Despite what the trailers and commericials suggested, it has more in common with The Descent than The Hills Have Eyes or Dead Silence. Ironically, though, the one thing the film could have used a little more of was gore and blood. I have no idea why it's even rated R. It doesn't contain enough violence and blood to satisfy hungry horror fanatics, but isn't quite tame enough to earn a PG-13 and be classified in the same category as the slightly inferior 1408, which was a box office success. This confusion could likely explain why audiences stayed away in droves.

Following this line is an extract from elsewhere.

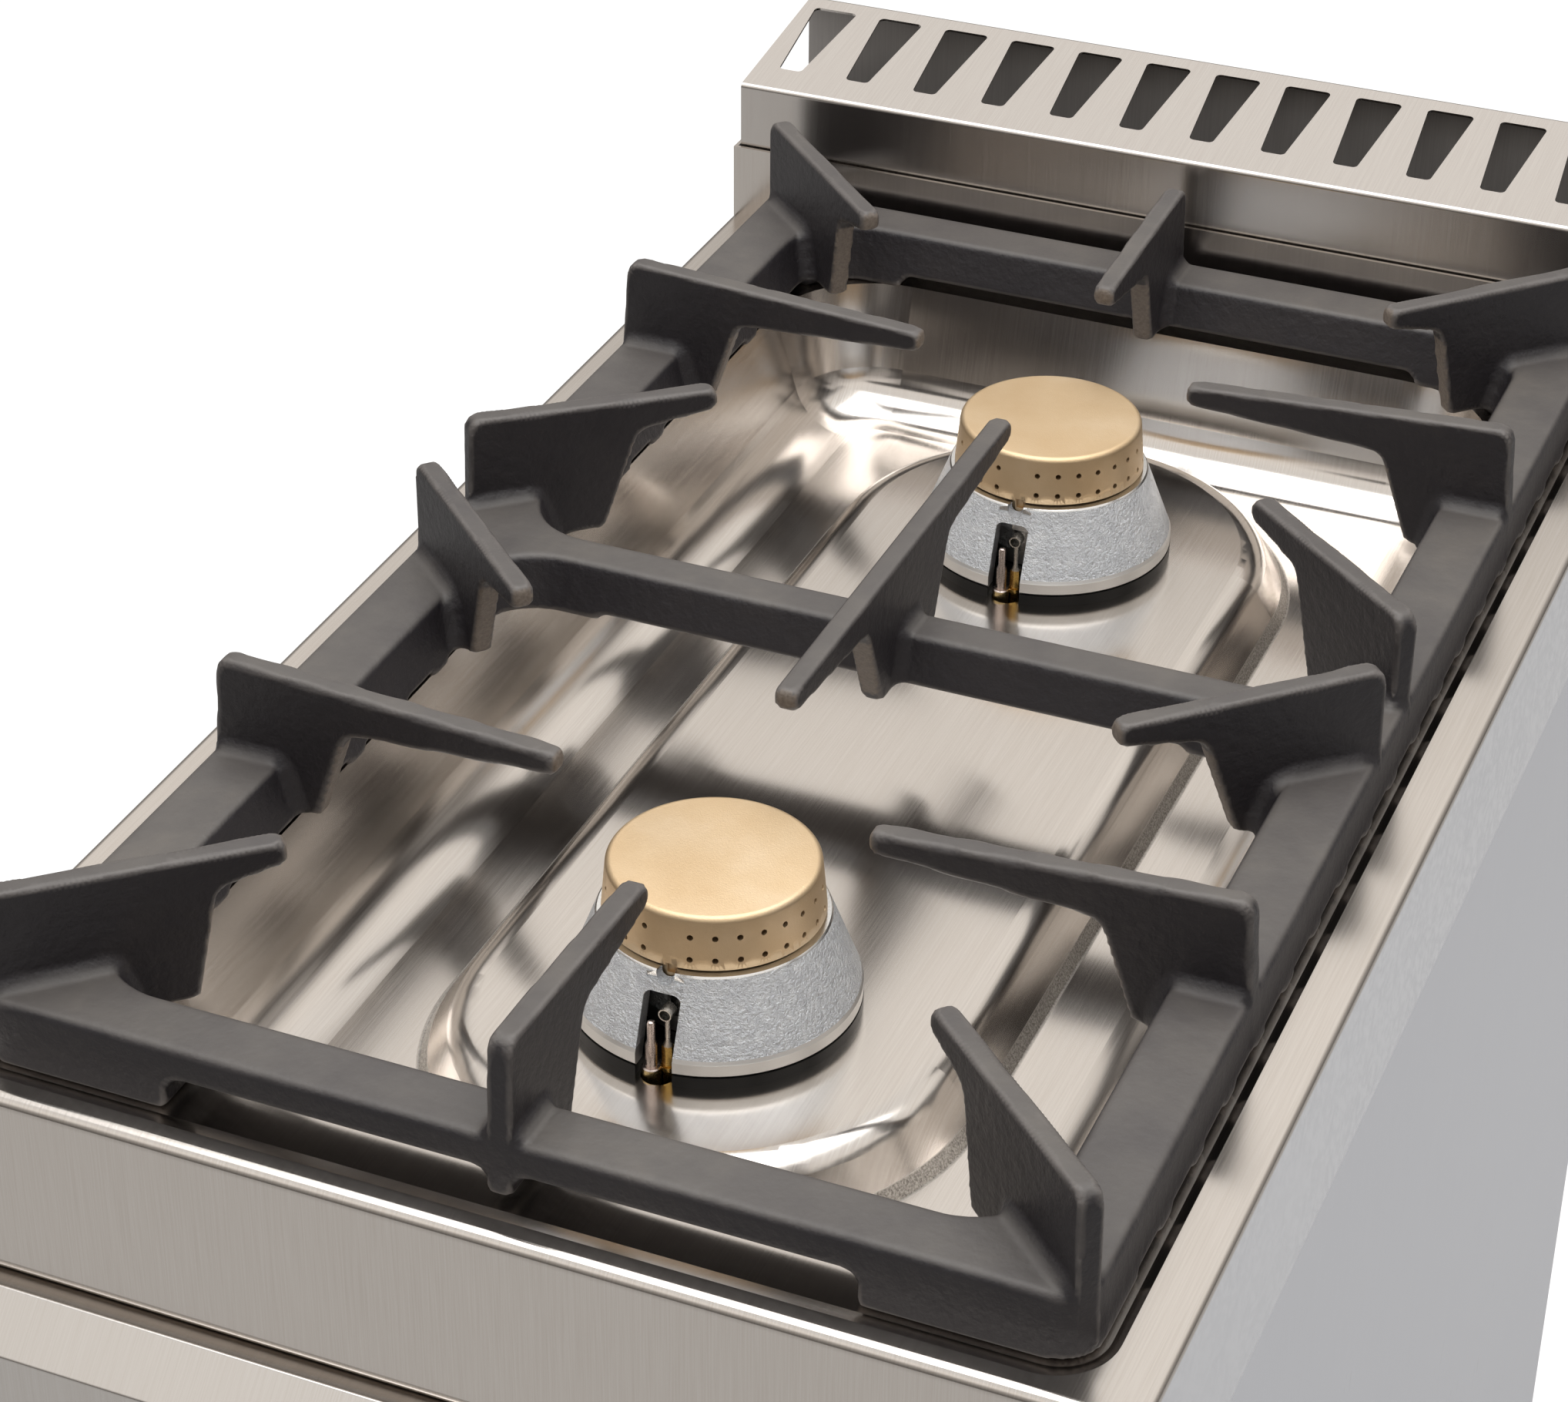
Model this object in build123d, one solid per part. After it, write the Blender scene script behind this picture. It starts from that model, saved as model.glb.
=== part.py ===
from build123d import *
import os
from math import atan2, cos, degrees, radians, sin, tan

# A free-standing catering cooktop, 400 mm wide: two gas burners one behind the other in a
# pressed stainless top, under one cast-iron pan support, on a body with an open compartment.
# All sizes are in millimetres.
#
# The pieces are drawn in worktop coordinates: x = 0 on the centre line, +x to the right of
# someone who stands in front; y = 0 on the front burner's axis, +y to the rear; z = 0 on the
# worktop's upper surface. At the end everything is lifted to stand on the floor.

# ---------------------------------------------------------------- driving dimensions
WIDTH = 400.0                # module width
DECK_HEIGHT = 870.0          # worktop above the floor
BURNER_PITCH = 318.3         # front burner axis to rear burner axis
FRONT_MARGIN = 171.8         # nose of the worktop to the front burner axis
REAR_MARGIN = 158.7          # rear burner axis to the rear upstand
FLUE_DEPTH = 81.7            # rear upstand to the back of the flue
NOSE_HEIGHT = 70.5
APRON_HEIGHT = 68.0          # side skirt of the worktop
UPSTAND_HEIGHT = 30.6
FLUE_FRONT_HEIGHT = 58.6     # front edge of the flue cover above the deck
FLUE_REAR_HEIGHT = 69.3
CONTROL_PANEL_DROP = 232.0   # underside of the control panel below the deck
CONTROL_PANEL_REACH = 18.2   # control panel ahead of the nose
CONTROL_LEDGE = 14.5         # height and depth of the sloping ledge
LEG_HEIGHT = 150.0           # floor to the underside of the body
FLOOR_GAP_TO_TUBE = 20.0     # floor to the lower end of the leg tubes

# sheet thicknesses
TOP_SHEET = 1.5
PANEL_SHEET = 1.2
COVER_SHEET = 1.0

# pressed recess, well and island in the worktop
RIM_SIDE = 16.0              # module edge to the recess's upper edge
RIM_FRONT = 8.8              # nose to the recess's upper edge
RIM_REAR = 1.7               # upstand to the recess's upper edge
RIM_DEPTH = 3.5
RIM_RUN_SIDE = 4.0
RIM_RUN_FRONT = 8.0
RIM_RUN_REAR = 2.2
RIM_CORNER = 16.0
WELL_LEDGE_SIDE = 31.0       # width of the ledge that carries the pan support, at the sides
WELL_LEDGE_END = 27.0        # and at the front and rear
WELL_CORNER = 44.0
WELL_DEPTH = 55.0
WELL_DRAFT = 16.0            # degrees
WELL_FLOOR_RADIUS = 24.0
WELL_LIP_RADIUS = 6.0
ISLAND_HALF_WIDTH = 93.4     # at the well floor
ISLAND_STEP = 5.0            # height of the steep foot round the island
ISLAND_STEP_RUN = 2.9
ISLAND_OVERRUN = 5.0         # ends of the island's centre line beyond the burner axes
ISLAND_TOP_DEPTH = 34.5      # top of the island below the deck
ISLAND_DRAFT = 33.0          # degrees
ISLAND_SHOULDER = 12.0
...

I wouldn't have added more scenes of graphic violence (that would negate the suspense), but what they had could have easily been ratcheted up a notch. As frightening as the snuff films were, if they went even just a little more over the line with what was shown it could have made a big difference. This is a very rare case where showing more could have benefited a horror film and taken it to the next level. Part of me also wondered what a Brian DePalma or David Fincher would have done with the material and what psychological complexities they could have drawn out of it. It seems right up their alley. But that's no slight on Nimrod Antal, making his English feature debut after directing the acclaimed Hungarian film Kontroll, and whose first name is no way suggests his competence as a filmmaker. Vacancy is one of those rare movies that actually give horror a good name, providing some hope that it's possible for modern day films to be both smart and scary.